No wonder Paul adds: "So now encourage one another with these words" (v.18).
23. When He comes to be glorified...
"When he will have come to be glorified in his saints, and wondered at in all that have believed, (for our testimony to you has been believed,) in that day.” (2 Thes 1:10)
Relatively shortly after the first letter, Paul wrote another letter to the Thessalonians. They were still persecuted and had massive existential worries. Moreover, there were still false teachers who took advantage of this situation to spread their false teachings. They claimed that the current persecution of the Thessalonians was part of the judgments associated with the "Day of the Lord" in the Old Testament (Joel 2:1,2; 2 Thes 2:2).
Paul gives several reasons why this could not be the case. One of them has to do with the glorified Christ: When the Day of the Lord comes, He will show His glory before the world - and the faithful will be on His side. He will be "glorified" and "admired" in them. If they fare badly at present, this was the best proof that the Day of the Lord had not yet come!

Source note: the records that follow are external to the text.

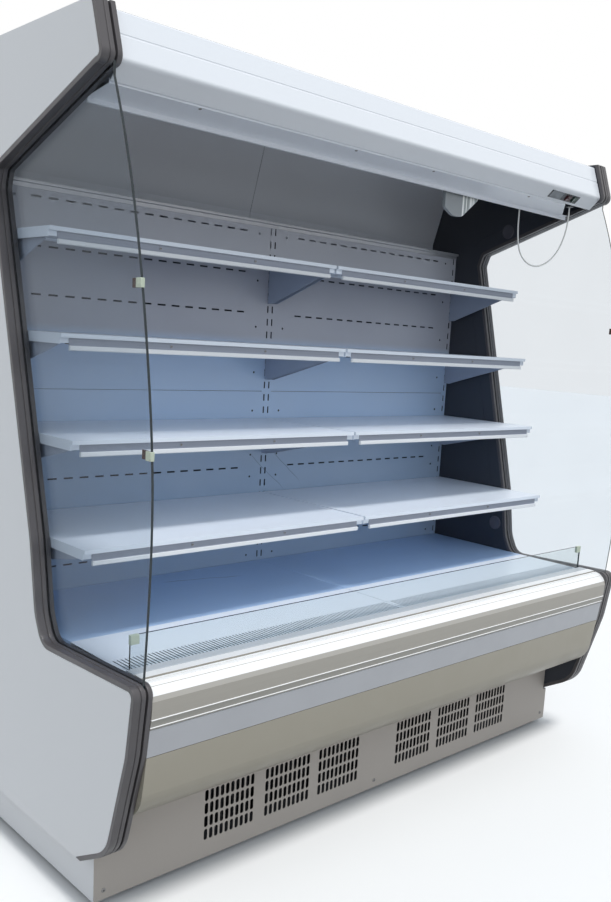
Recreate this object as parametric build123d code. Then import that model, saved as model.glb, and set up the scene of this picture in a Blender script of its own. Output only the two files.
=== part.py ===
"""Open multideck display fridge: two bays, four shelf levels, glass ends, built-in cooling unit.

Millimetres. X runs along the length, the open front faces -Y, Z is up. The origin is on the
floor under the middle of the cabinet. Section points are given as (depth, height): depth is
measured forward from the face of the slotted back wall, height from the floor.
"""
from build123d import *
from math import atan2, degrees, hypot, pi, radians, tan
import os

# ---------------------------------------------------------------- driving dimensions
bay_length = 937.5            # one shelf bay, upright to upright
bay_count = 2
overall_depth = 990.0         # nose of the end trims to the back
foot_height = 20.0            # gap from floor to base frame
cabinet_height = 2050.0
end_thickness = 46.0          # insulated end panel
back_thickness = 50.0         # insulated back
roof_thickness = 40.0
duct_depth = 129.0            # air duct behind the slotted wall
sheet = 1.2                   # folded steel sheet
heavy_sheet = 2.0
clearance = 1.0               # general gap between loose pieces

# shelves, top level first
shelf_depths = (315.0, 377.0, 435.0, 499.0)
shelf_heights = (1620.0, 1372.0, 1124.0, 872.0)
shelf_end_gap = 4.0           # each end of a tray to the end of its bay
shelf_flange = 25.0           # side flanges of a tray
shelf_back_flange = 8.0
shelf_front_flange = 13.0     # below the nose, behind the ticket rail
shelf_nose_height = 10.0
shelf_nose_depth = 8.0
rail_end_gap = 23.0           # ticket rail shorter than its tray, each end
rail_height = 29.0
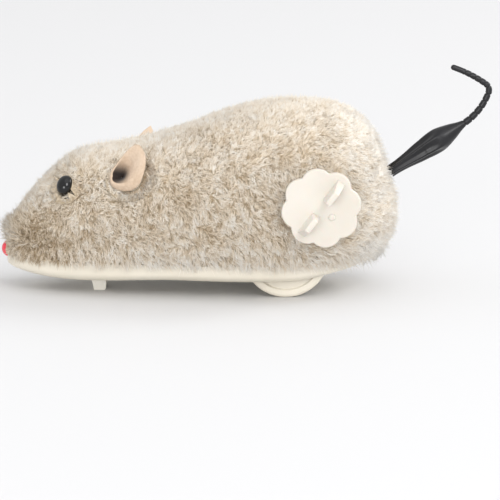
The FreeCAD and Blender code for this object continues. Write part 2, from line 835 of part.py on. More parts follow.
def crown_tooth(angle):
    """A radial tooth on the crown wheel's face, which narrows towards its tip."""
    slope = math.tan(math.radians(CROWN_FLANK_ANGLE))
    pitch_y = -pitch_radius(TAIL_PINION_TEETH)
    root_half = CROWN_TOOTH_T / 2 + (pitch_y - CROWN_ROOT_Y + 0.1) * slope
    tip_half = CROWN_TOOTH_T / 2 - (CROWN_TIP_Y - pitch_y) * slope
    profile = (
        Vector(CROWN_RADII[0], CROWN_ROOT_Y - 0.1, -root_half),
        Vector(CROWN_RADII[0], CROWN_ROOT_Y - 0.1, root_half),
        Vector(CROWN_RADII[0], CROWN_TIP_Y, tip_half),
        Vector(CROWN_RADII[0], CROWN_TIP_Y, -tip_half),
    )
    face = Part.Face(Part.makePolygon(profile + profile[:1]))
    tooth = face.extrude(X_AXIS * (CROWN_RADII[1] - CROWN_RADII[0]))
    tooth.rotate(Vector(), Y_AXIS, -angle)
    tooth.translate(COUNTER)
    return tooth


def crown_wheel():
    """A disc whose teeth stand on its face and drive the tail pinion at a right angle."""
    crown = rod_y(CROWN_RADII[1], COUNTER, CROWN_ROOT_Y - CROWN_DISC_T, CROWN_ROOT_Y)
    crown = crown.fuse(rod_y(1.8, COUNTER, CROWN_ROOT_Y - CROWN_DISC_T - 0.8, CROWN_ROOT_Y))
    for tooth in range(CROWN_TEETH):
        crown = crown.fuse(crown_tooth(TAIL_ANGLE + tooth * 360 / CROWN_TEETH))
    return crown.cut(tail_countershaft())


def tail_spindle():
    return rod(SPINDLE_R, on_tail_axis(SPINDLE_S[0]), on_tail_axis(SPINDLE_S[1]))


def tail_pinion():
    """The spur pinion on the spindle, with a gap between teeth facing the crown wheel."""
    face_width = TAIL_PINION_S[1] - TAIL_PINION_S[0]
    gear = spur_gear(TAIL_PINION_TEETH, 180 / TAIL_PINION_TEETH, Vector(), 0, face_width, SPINDLE_R)
    towards_crown = Y_AXIS * -1
    turn = Rotation(towards_crown, TAIL_AXIS, towards_crown.cross(TAIL_AXIS), "ZXY")
    gear.Placement = Placement(on_tail_axis(TAIL_PINION_S[0]), turn)
    hub = rod(1.4, on_tail_axis(TAIL_PINION_S[1]), on_tail_axis(TAIL_PINION_S[1] + 0.8))
    return gear.fuse(hub.cut(tail_spindle()))


def tail_bush():
    tube = rod(BUSH_R, on_tail_axis(BUSH_START_S), on_tail_axis(BUSH_END_S))
    return tube.cut(rod(SPINDLE_R + RUNNING, on_tail_axis(0), on_tail_axis(ROOT_S)))


def tail_bulb():
    curve = Part.BSplineCurve()
    curve.interpolate([Vector(radius, 0, distance) for distance, radius in BULB])
    length = BULB[-1][0]
    edges = [
        Part.makeLine(Vector(), Vector(BULB[0][1], 0, 0)),
        curve.toShape(),
        Part.makeLine(Vector(BULB[-1][1], 0, length), Vector(0, 0, length)),
        Part.makeLine(Vector(0, 0, length), Vector()),
    ]
    bulb = Part.Face(Part.Wire(edges)).revolve(Vector(), Z_AXIS, 360)
    bulb.Placement = Placement(TAIL_ROOT, Rotation(Z_AXIS, TAIL_AXIS))
    return bulb


def whip_path():
    """Tangent arcs in the XZ plane, each turning the tail upwards and back over the body."""
    at = TAIL_ROOT + TAIL_AXIS * (BULB[-1][0] - 0.5)
    heading = TAIL_ANGLE
    edges = [Part.makeLine(at, at + TAIL_AXIS * 0.5)]
    at = at + TAIL_AXIS * 0.5
    for radius, turn in WHIP_BENDS:
        centre = at + polar(radius, heading + 90)
        middle = centre + polar(radius, heading - 90 + turn / 2)
        end = centre + polar(radius, heading - 90 + turn)
        edges.append(Part.Arc(at, middle, end).toShape())
        heading = heading + turn
        at = end
    return Part.Wire(edges), at


def tail():
    """The rubber tail: a hollow-rooted bulb and a bent whip with a round tip."""
    path, tip = whip_path()
    start = path.Vertexes[0].Point
    ring = Part.Wire(Part.makeCircle(WHIP_R, start, TAIL_AXIS))
    whip = path.makePipeShell([ring], True, False)
    return tail_bulb().fuse([whip, Part.makeSphere(WHIP_R, tip)]).cut(tail_spindle())


# ---------------------------------------------------------------- assembly

def covers():
    outer = body_form(0)
    form = pan_form(0)
    left_eye, eye_pocket = eye(outer)
    left_ear, ear_pocket = ear()
    nose_tip, nose_pocket = nose()
    pockets = [eye_pocket, mirrored(eye_pocket), ear_pocket, mirrored(ear_pocket), nose_pocket]
    pan = belly_pan(form)
    return {
        "plush_cover": plush_cover(outer, pockets),
        "body_shell": body_shell(pockets),
        "belly_pan": pan,
        "front_foot": front_foot(pan),
        "nose_tip": nose_tip.cut(form),
        "eye_left": left_eye,
        "eye_right": mirrored(left_eye),
        "ear_left": left_ear,
        "ear_right": mirrored(left_ear),
        "case_screws": case_screws(form),
        "gearbox_screws": gearbox_screws(form),
    }


def movement():
    left_wheel = wheel_left()
    return {
        "gearbox_plate_left": gearbox_plate(-1),
        "gearbox_plate_right": gearbox_plate(1),
        "upper_pillars": upper_pillars(),
        "lower_pillars": lower_pillars(),
        "mainspring": mainspring(),
        "winding_arbor": winding_arbor(),
        "winding_knob": winding_knob(),
        "ratchet_wheel": ratchet_wheel(),
        "great_wheel": great_wheel(),
        "click": click(),
        "click_spring": click_spring(),
        "intermediate_arbor": intermediate_arbor(),
        "intermediate_pinion": intermediate_pinion(),
        "intermediate_wheel": intermediate_wheel(),
        "drive_axle": drive_axle(),
        "axle_pinion": axle_pinion(),
        "wheel_left": left_wheel,
        "wheel_right": mirrored(left_wheel),
        "tail_countershaft": tail_countershaft(),
        "countershaft_pinion": countershaft_pinion(),
        "crown_wheel": crown_wheel(),
        "tail_spindle": tail_spindle(),
        "tail_pinion": tail_pinion(),
        "tail_bush": tail_bush(),
        "tail": tail(),
    }


os.makedirs("parts", exist_ok=True)
for name, shape in {**covers(), **movement()}.items():
    shape.exportStep("parts/%s.step" % name)
    print(name, "valid" if shape.isValid() else "INVALID", len(shape.Solids), round(shape.Volume, 2))
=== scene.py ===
"""Looks of a plush clockwork mouse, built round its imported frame.

Row frame: nose towards -X, tail towards +X, the knob's side is -Y, and the floor is z = 0.
Blender works in metres. Sizes here are written in millimetres and multiplied by MM.
"""
import math
import bmesh
import bpy
import numpy as np
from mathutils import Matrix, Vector, noise
from mathutils.bvhtree import BVHTree
from mathutils.kdtree import KDTree


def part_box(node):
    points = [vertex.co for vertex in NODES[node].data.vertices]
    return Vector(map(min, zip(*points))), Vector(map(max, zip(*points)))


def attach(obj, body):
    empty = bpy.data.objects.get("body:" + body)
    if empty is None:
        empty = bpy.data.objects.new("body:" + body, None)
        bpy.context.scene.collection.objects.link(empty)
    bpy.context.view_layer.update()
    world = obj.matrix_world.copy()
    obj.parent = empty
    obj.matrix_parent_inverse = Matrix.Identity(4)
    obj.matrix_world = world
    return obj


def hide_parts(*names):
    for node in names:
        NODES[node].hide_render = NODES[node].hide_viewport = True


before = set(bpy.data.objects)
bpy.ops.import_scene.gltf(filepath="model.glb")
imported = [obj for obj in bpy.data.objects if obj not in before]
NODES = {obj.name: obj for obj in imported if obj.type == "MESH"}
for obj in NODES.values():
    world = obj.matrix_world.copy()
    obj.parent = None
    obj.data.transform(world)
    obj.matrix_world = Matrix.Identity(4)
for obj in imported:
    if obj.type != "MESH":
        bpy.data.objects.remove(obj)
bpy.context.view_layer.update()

MM = 0.001
CASE_SPLIT_Z = 9.6  # the plush ends here, on the edge of the pan

# Camera: where it looks, and from how far
LOOK_AT = (-9.9, 0.0, 10.3)
CAMERA_AZIMUTH = 0.0
CAMERA_ELEVATION = 11.0
CAMERA_DISTANCE = 1000.0
VIEW_WIDTH = 140.0
SENSOR_WIDTH = 36.0

# Pile of the plush
PILE_SEED = 20
STRANDS = 140000
CLUMPS = 24000
PILE_PIECES = ("muzzle", "cheeks", "neck", "shoulders", "flanks", "loins", "haunches", "rump")
ROOT_DEPTH = 2.6  # the roots lie this far under the plush's outer surface
PILE_LENGTH = 2.75
LENGTH_SPREAD = (0.72, 1.12)
STRAND_RADIUS = 0.085
STRAND_SIDES = 3
FIBRE_SOFTNESS = 0.6  # 0 shades a strand as a rod, 1 as the surface it grows from
CLUMP_LIFT = (32, 66)  # degrees above the surface
CLUMP_SPREAD = 0.33  # how far the clumps stray from the combed direction
STRAND_SPREAD = 0.22  # how far the strands stray from their clump
CLUMP_PULL = (0.1, 0.55)  # share of the way that a tip is drawn to its clump's tip
STRAY_SHARE = 0.14
STRAY_LENGTH = 1.3
STRAY_PULL = 0.05
KNOB_SHADOW_R = 12.4  # the pile is pressed down this far from the winding axis
KNOB_SHADOW_Y = -28.3

# Places on the body
NOSE_AT = Vector((-77.0, 0.0, 10.9))
EAR_AT = Vector((-42.4, -18.8, 36.1))
EAR_FACINGS = {  # (which way the opening looks, which way the ear stands up)
    -1: (Vector((-0.5, -0.84, 0.2)).normalized(), Vector((0.3, -0.2, 0.93))),
    1: (Vector((-0.7, 0.22, 0.68)).normalized(), Vector((0.7, 0.15, 0.7))),
}
WINDING_AT = Vector((9.4, 0.0, 27.7))
TAIL_ROOT = Vector((29.5, 0.0, 32.9))
TAIL_ANGLE = 33.5
SPINE_SPAN = (-60.0, 15.0)  # the body's middle line, from the chest to the rump
SPINE_Z = 16.0


# ---------------------------------------------------------------- small helpers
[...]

The look at the glorified Christ shows the Thessalonians that the tide will turn one day:
- The faithful, who are now still oppressed, will then receive rest (2 Thes 1:7).
- The unbelievers who now oppressed them will then suffer punishment (2 Thes 1:6,9).
For these young believers, this very gaze into heaven must have been a tremendous comfort and encouragement: there is One who will appear in power and show his glory - and they will then be vessels through which some of this glory will be seen.